September 12th, 2006


(no subject)

You know those annoying kids who placed first in the "Anti-drug" or whatever essay contests by shoveling forth the shit that they knew the adults wanted to hear? Well, we now have an example of just how sincere and committed to what they say those people are.

Okay, it's just one example, and it's a sad case, but damn it I knew so many hypocritical kids of this ilk. The point is, those moralistic essay contests are stupid and useless and should be stopped because they annoy me.

Weird New York Moments

I went to vote in the Democratic Primary today, and who should be hanging around outside the poling place but Susan Sarandon. When you see a celebrity like that there's this moment of recognition "Hey, I know you!" and then the moment when you realize no, you don't, you've just seen her in dozens of movies.

This sort of thing happens less frequently in New York than it does in L.A., making it a little more surreal and confusing. You'll go for months without seeing anyone particularly famous and then one day Matt Damon will poke his head into your office and ask for help finding the office he's looking for, or Susan Sarandon will be chatting in your poling place, uptown where one wouldn't expect her to be. It's a little unsettling. Of course as New Yorkers we don't ask for autographs or say "I loved you in..." We just walk past, because, why WOULDN'T Susan Sarandon want to be hanging out in Morningside Heights?

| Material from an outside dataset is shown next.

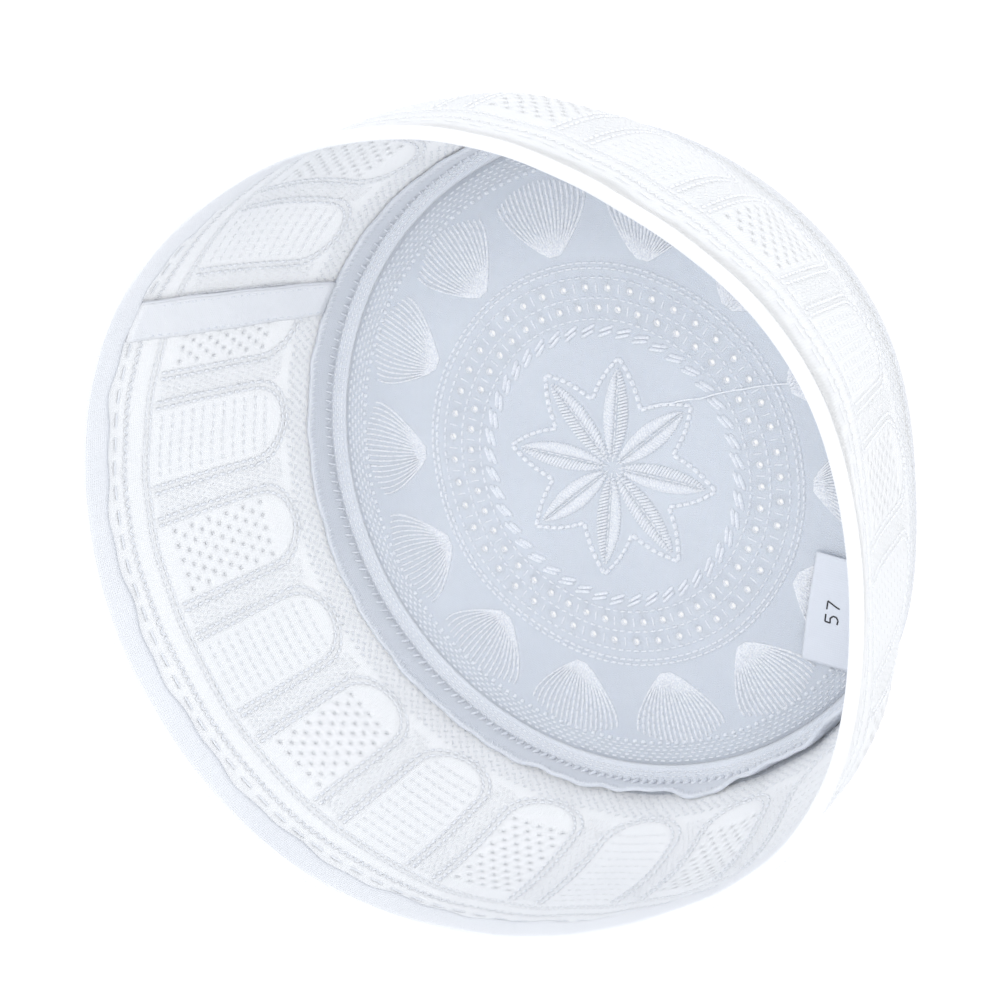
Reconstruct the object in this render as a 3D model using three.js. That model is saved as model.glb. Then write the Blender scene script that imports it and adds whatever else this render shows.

She's incredibly gorgeous in person. That's predictable.

Also my dad's still registered to vote in NYC. He's been dead 12 years. Is there a Kennedy running?

P.S. If you want to go celebrity HUNTING in New York it's easy to find them. Go to super expensive restaurants, or, of course, Broadway haunts. It's the casual unexpected encounters that are jarring, not the "I saw Matthew Broderick exiting the theater" ones.